Continue Your International Experience

  • Join a culture or international club.
  • Stay connected with the people you met overseas.
  • Continue with your language study.
  • Meet with your advisors and talk about your program.
  • Bring your international experiences to your classes.
  • Attend one of the language conversation tables.
  • Attend the international events held on campus - learn about a new country!
  • Contact the Career Center to find out how to spotlight your international experience on your resume.  Be sure to include language skills and cross-cultural communications.
  • Write a thank you letter to your faculty!  They will appreciate hearing from you
  • Volunteer as a "past participant" at orientations and informational meetings
  •  Investigate jobs in the U.S. that have an international focus.
  • Look into teaching English as a Second Language abroad.

What is Reverse Culture Shock?

As odd as it may sound, you should prepare yourself for a period of cultural adjustment - or reverse culture shock - when you come back to the United States. Returning travelers experience the same physical and emotional upheavals as in the early stages of life abroad. This includes jet lag, as your body adjusts to the change in time zones.

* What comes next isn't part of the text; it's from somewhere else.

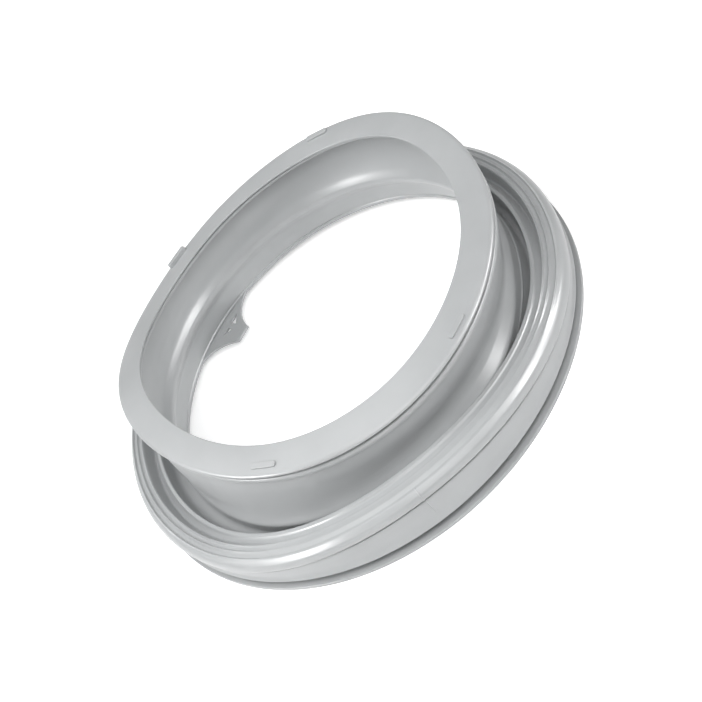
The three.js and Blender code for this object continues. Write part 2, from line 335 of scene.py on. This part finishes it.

In fact, many returning students are surprised to find that adjusting to life "back home" is more difficult than the adjustment they made to life in a foreign country. Why is this? While students understand that study abroad is a life-changing experience, many of them are not immediately aware of how they changed or how their experience abroad has caused them to look at life in the United States through different lenses. You may also experience a sense of loss after leaving your new friends and the life that you led while abroad.

After your return, you may feel out of sync with friends and family, who ay express only a polite interest in the experiences that you found fascinating. You might experience boredom and a lack of direction. You may also return to find that problems that were on hold while you were abroad - personal issues or career questions - are still waiting for you.

Some returning students experience particular reintegrating into the structure and expectations of academic studies. For that reason, it is advisable to allow some time between returning home and starting classes, if this is feasible.